_PROVIDED DATA_
****
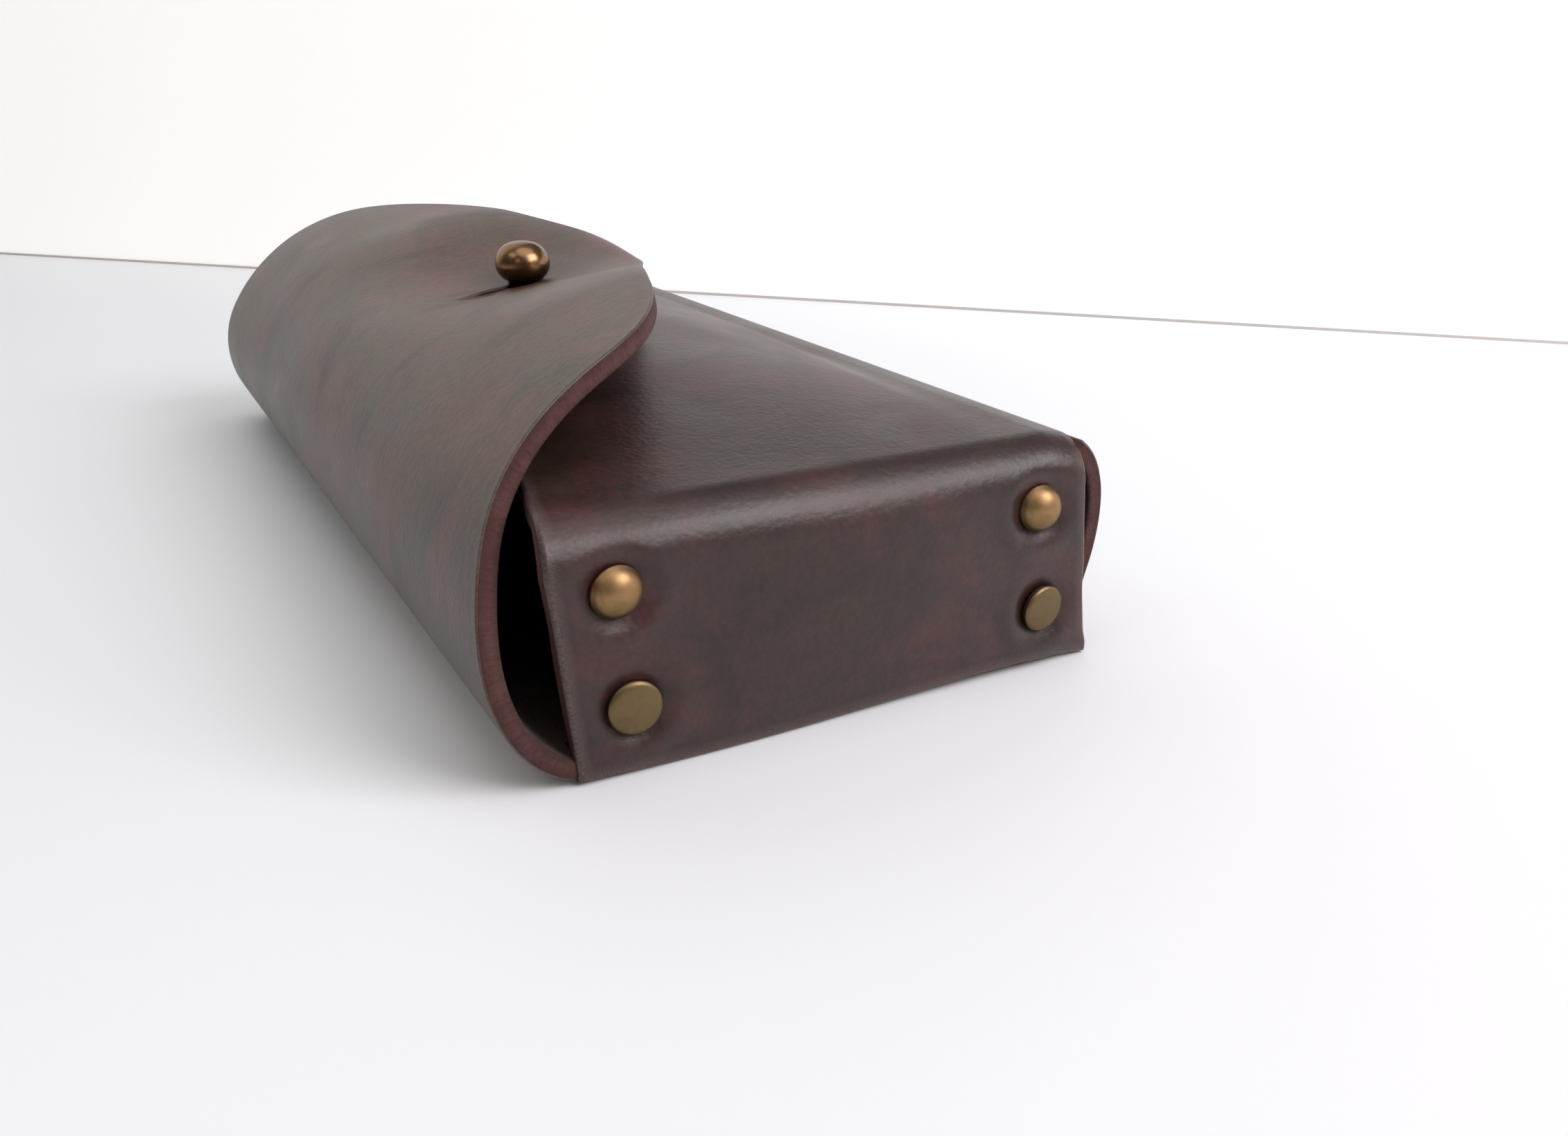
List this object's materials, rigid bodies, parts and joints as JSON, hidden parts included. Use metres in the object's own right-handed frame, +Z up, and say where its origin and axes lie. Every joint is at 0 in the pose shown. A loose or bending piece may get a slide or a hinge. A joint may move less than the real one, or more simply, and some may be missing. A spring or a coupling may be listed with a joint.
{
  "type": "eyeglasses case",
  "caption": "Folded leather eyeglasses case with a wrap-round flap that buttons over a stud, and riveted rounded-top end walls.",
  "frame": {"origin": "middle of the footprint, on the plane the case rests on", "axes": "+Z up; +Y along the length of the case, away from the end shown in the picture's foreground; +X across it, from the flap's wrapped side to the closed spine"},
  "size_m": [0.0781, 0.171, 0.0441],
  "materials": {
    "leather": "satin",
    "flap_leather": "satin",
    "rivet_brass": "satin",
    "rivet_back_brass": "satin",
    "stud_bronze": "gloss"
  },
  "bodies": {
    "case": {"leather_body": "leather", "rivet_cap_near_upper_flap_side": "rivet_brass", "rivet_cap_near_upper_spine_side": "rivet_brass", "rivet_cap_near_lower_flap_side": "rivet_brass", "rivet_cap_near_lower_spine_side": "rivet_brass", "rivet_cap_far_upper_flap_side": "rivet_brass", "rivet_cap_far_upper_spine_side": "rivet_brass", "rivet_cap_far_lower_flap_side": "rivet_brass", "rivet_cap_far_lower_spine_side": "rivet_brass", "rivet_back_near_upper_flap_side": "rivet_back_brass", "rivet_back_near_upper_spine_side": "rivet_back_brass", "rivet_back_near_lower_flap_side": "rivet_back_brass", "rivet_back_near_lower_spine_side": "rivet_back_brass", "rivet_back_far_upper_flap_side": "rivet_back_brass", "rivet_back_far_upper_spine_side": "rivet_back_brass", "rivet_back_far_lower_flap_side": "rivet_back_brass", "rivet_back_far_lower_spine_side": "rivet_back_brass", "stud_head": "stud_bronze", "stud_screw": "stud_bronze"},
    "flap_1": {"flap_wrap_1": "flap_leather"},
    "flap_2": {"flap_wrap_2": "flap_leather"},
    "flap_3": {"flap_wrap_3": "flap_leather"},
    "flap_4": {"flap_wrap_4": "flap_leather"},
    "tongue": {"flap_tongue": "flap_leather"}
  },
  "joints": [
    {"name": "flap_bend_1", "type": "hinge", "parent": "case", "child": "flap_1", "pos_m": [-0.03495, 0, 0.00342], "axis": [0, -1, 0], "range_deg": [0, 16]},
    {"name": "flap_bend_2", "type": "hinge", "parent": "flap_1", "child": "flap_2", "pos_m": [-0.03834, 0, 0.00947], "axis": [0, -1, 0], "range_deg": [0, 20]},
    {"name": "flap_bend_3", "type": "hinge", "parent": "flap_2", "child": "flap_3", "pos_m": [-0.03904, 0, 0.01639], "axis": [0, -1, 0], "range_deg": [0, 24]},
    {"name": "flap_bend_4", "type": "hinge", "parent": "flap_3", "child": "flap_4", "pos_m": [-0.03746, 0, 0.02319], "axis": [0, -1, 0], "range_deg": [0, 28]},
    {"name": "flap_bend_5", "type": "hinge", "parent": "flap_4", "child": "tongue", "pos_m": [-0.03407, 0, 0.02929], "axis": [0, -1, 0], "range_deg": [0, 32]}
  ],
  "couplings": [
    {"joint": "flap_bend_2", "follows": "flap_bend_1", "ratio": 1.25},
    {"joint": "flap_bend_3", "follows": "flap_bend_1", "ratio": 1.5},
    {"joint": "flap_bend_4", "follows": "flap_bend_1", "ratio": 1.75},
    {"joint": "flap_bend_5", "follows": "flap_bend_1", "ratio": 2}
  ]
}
****
Report every line in the data above in which the word "materials" appears.

List this object's materials, rigid bodies, parts and joints as JSON, hidden parts included. Use metres in the object's own right-handed frame, +Z up, and say where its origin and axes lie. Every joint is at 0 in the pose shown. A loose or bending piece may get a slide or a hinge. A joint may move less than the real one, or more simply, and some may be missing. A spring or a coupling may be listed with a joint.
  "materials": {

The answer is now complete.